EXERCISE BRIEF: Only the number is wanted: how many lines of the data contain "lifts"?

DATA PROVIDED:
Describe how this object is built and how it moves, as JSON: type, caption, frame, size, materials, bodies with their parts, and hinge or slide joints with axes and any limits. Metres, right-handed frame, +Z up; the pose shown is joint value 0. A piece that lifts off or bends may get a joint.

---

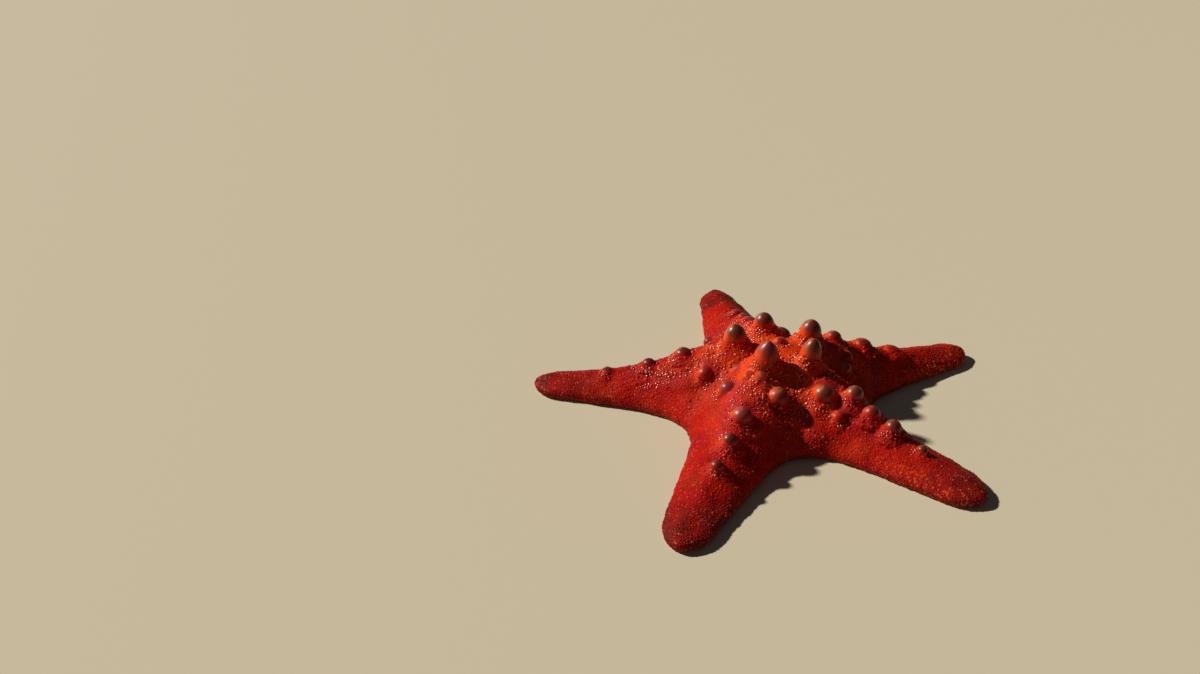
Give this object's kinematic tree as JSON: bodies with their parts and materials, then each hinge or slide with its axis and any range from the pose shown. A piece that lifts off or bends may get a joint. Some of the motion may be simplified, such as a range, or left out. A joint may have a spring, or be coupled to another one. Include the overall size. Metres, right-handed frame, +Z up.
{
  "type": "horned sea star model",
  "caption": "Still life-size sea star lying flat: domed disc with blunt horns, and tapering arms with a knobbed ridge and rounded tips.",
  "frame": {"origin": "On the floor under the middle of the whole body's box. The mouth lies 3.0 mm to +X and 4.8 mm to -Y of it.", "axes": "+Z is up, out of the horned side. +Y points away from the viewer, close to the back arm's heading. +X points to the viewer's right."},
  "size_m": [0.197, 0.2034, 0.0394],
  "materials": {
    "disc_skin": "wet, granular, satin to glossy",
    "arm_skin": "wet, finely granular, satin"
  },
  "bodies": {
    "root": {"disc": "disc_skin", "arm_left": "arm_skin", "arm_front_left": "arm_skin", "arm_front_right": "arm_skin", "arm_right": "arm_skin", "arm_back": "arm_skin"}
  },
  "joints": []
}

ANSWER TO THE EXERCISE: 2